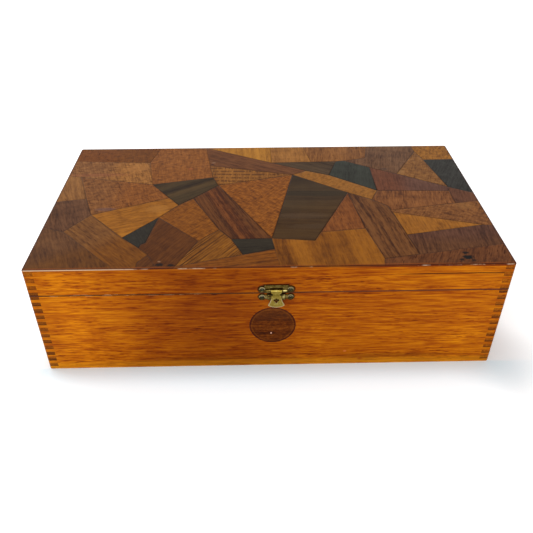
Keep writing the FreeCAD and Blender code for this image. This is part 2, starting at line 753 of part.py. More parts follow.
# Lower plate: ears, a raised middle for the tongue to rest on, and the hook.
lower_ear_z = rim - size["lower_nail_down"]
hook_low = bar_z - HOLE_WIDE[1] - size["hook_in_hole"]
boss_low = hook_low - size["boss_under"]
boss_high = rim - size["boss_gap"]
hook_high = hook_low + size["hook_thick"]
hook_tip = hook_low + size["hook_rise"]
lower_pieces = [
    block(
        "lower_middle",
        (catch_x - size["lower_half"], off_wood(size["plate_thick"]), lower_ear_z - size["lower_fall"]),
        (catch_x + size["lower_half"], off_wood(0), lower_ear_z + size["lower_rise"]),
    ),
]
for apart in both_sides(LOWER_NAILS):
    tag = "left" if apart[0] < 0 else "right"
    lower_pieces.append(ear("lower_ear_" + tag, catch_x + apart[0], lower_ear_z, size["ear_radius"]))
lower_flat = joined("lower_flat", lower_pieces)
lower_soft = eased("lower_soft", lower_flat, front_edges(off_wood(size["plate_thick"]), PLATE_ROUND))
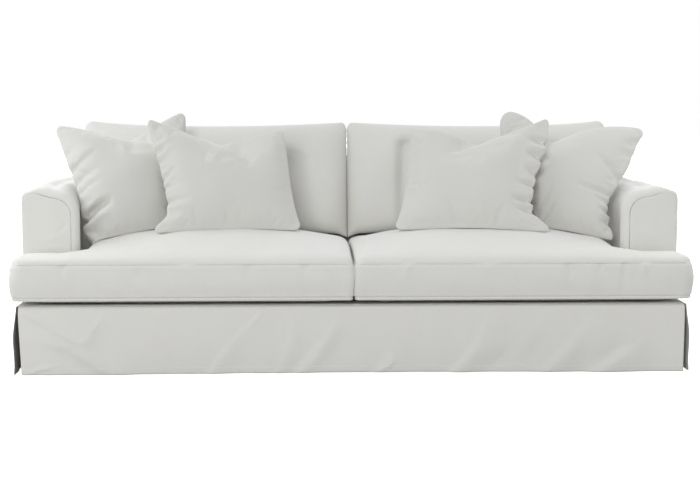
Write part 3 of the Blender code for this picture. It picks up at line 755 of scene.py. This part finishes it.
# Which of the plan's corners are rounded: the corner, its outward direction, and its radius.
SEAT_CORNERS = (
    ((SEAT_INNER, 0.0), (-1.0, -1.0), 0.018),
    ((SEAT_REACH, 0.0), (1.0, -1.0), 0.050),
    ((SEAT_REACH, EAR_DEPTH), (1.0, 1.0), 0.030),
    ((EAR_X, SEAT_DEPTH), (1.0, 1.0), 0.050),
    ((SEAT_INNER, SEAT_DEPTH), (-1.0, 1.0), 0.018),
)


def seat_boxing(around, sign):
    """Strip round the seat's edge, from the low seam to the top one: how far it stands out, length
    along it by share of its height. It bulges between its seams, and the low one nips it in."""
    length = length_along(*around.T)[:-1]
    s, share = np.meshgrid(length, eased(0.0, 1.0, 44, 0.80)[1:-1], indexing="ij")
    z = SEAT_LOW_SEAM + (SEAT_TOP_SEAM - SEAT_LOW_SEAM) * share
    x, d = (np.broadcast_to(column[:-1, None], z.shape) for column in around.T)
    from_seam = np.minimum(z - SEAT_LOW_SEAM, SEAT_TOP_SEAM - z)
    out = SEAT_BULGE * np.sin(np.pi * share) ** 0.8 + stitched("boxing", from_seam, s)
    out = out + np.sin(np.pi * share) * uneven("boxing", s, z, sign)
    nip = bell((z - SEAT_LOW_SEAM - SEAT_SEAM_NIP["up"]) / SEAT_SEAM_NIP["width"])
    out = out - SEAT_SEAM_NIP["depth"] * nip
    out = out + (d < SEAT_FRONT_FACE) * folds(SEAT_BOXING_TUCKS[sign], x, z, "held")
    beside_arm = (x < EAR_X) & (x > EAR_X - SEAT_BESIDE_ARM) & (d > EAR_DEPTH)
    return s, z, np.where(beside_arm, np.minimum(out, NEARLY), out)


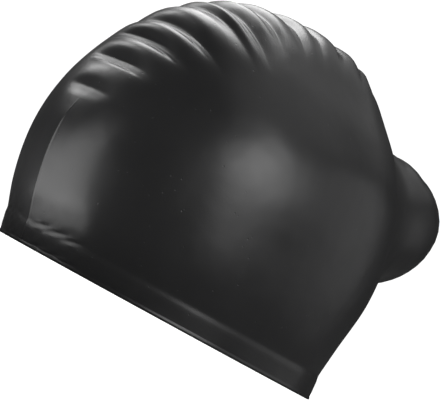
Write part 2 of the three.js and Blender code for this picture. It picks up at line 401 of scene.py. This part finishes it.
- - -
- _WHAT TO PRODUCE_
Set down the entries above again, word for word.

- _SOLUTION FOR THIS EXERCISE_
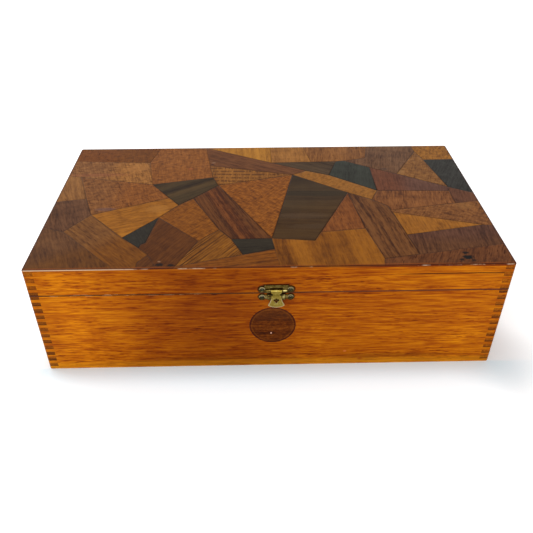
Keep writing the FreeCAD and Blender code for this image. This is part 2, starting at line 753 of part.py. More parts follow.
# Lower plate: ears, a raised middle for the tongue to rest on, and the hook.
lower_ear_z = rim - size["lower_nail_down"]
hook_low = bar_z - HOLE_WIDE[1] - size["hook_in_hole"]
boss_low = hook_low - size["boss_under"]
boss_high = rim - size["boss_gap"]
hook_high = hook_low + size["hook_thick"]
hook_tip = hook_low + size["hook_rise"]
lower_pieces = [
    block(
        "lower_middle",
        (catch_x - size["lower_half"], off_wood(size["plate_thick"]), lower_ear_z - size["lower_fall"]),
        (catch_x + size["lower_half"], off_wood(0), lower_ear_z + size["lower_rise"]),
    ),
]
for apart in both_sides(LOWER_NAILS):
    tag = "left" if apart[0] < 0 else "right"
    lower_pieces.append(ear("lower_ear_" + tag, catch_x + apart[0], lower_ear_z, size["ear_radius"]))
lower_flat = joined("lower_flat", lower_pieces)
lower_soft = eased("lower_soft", lower_flat, front_edges(off_wood(size["plate_thick"]), PLATE_ROUND))
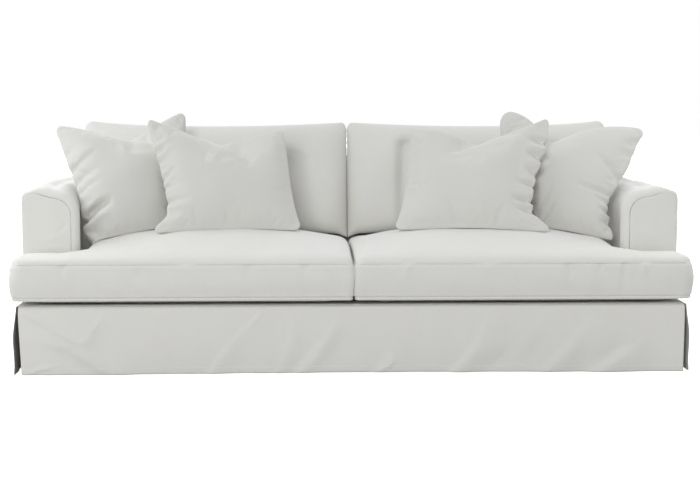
Write part 3 of the Blender code for this picture. It picks up at line 755 of scene.py. This part finishes it.
# Which of the plan's corners are rounded: the corner, its outward direction, and its radius.
SEAT_CORNERS = (
    ((SEAT_INNER, 0.0), (-1.0, -1.0), 0.018),
    ((SEAT_REACH, 0.0), (1.0, -1.0), 0.050),
    ((SEAT_REACH, EAR_DEPTH), (1.0, 1.0), 0.030),
    ((EAR_X, SEAT_DEPTH), (1.0, 1.0), 0.050),
    ((SEAT_INNER, SEAT_DEPTH), (-1.0, 1.0), 0.018),
)


def seat_boxing(around, sign):
    """Strip round the seat's edge, from the low seam to the top one: how far it stands out, length
    along it by share of its height. It bulges between its seams, and the low one nips it in."""
    length = length_along(*around.T)[:-1]
    s, share = np.meshgrid(length, eased(0.0, 1.0, 44, 0.80)[1:-1], indexing="ij")
    z = SEAT_LOW_SEAM + (SEAT_TOP_SEAM - SEAT_LOW_SEAM) * share
    x, d = (np.broadcast_to(column[:-1, None], z.shape) for column in around.T)
    from_seam = np.minimum(z - SEAT_LOW_SEAM, SEAT_TOP_SEAM - z)
    out = SEAT_BULGE * np.sin(np.pi * share) ** 0.8 + stitched("boxing", from_seam, s)
    out = out + np.sin(np.pi * share) * uneven("boxing", s, z, sign)
    nip = bell((z - SEAT_LOW_SEAM - SEAT_SEAM_NIP["up"]) / SEAT_SEAM_NIP["width"])
    out = out - SEAT_SEAM_NIP["depth"] * nip
    out = out + (d < SEAT_FRONT_FACE) * folds(SEAT_BOXING_TUCKS[sign], x, z, "held")
    beside_arm = (x < EAR_X) & (x > EAR_X - SEAT_BESIDE_ARM) & (d > EAR_DEPTH)
    return s, z, np.where(beside_arm, np.minimum(out, NEARLY), out)


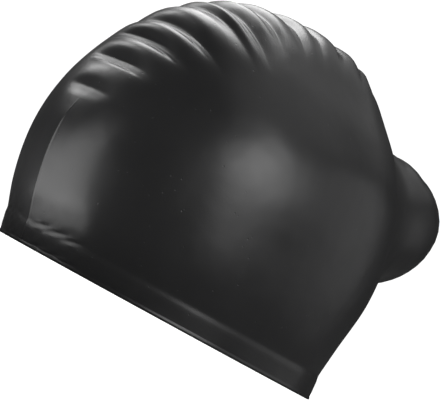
Write part 2 of the three.js and Blender code for this picture. It picks up at line 401 of scene.py. This part finishes it.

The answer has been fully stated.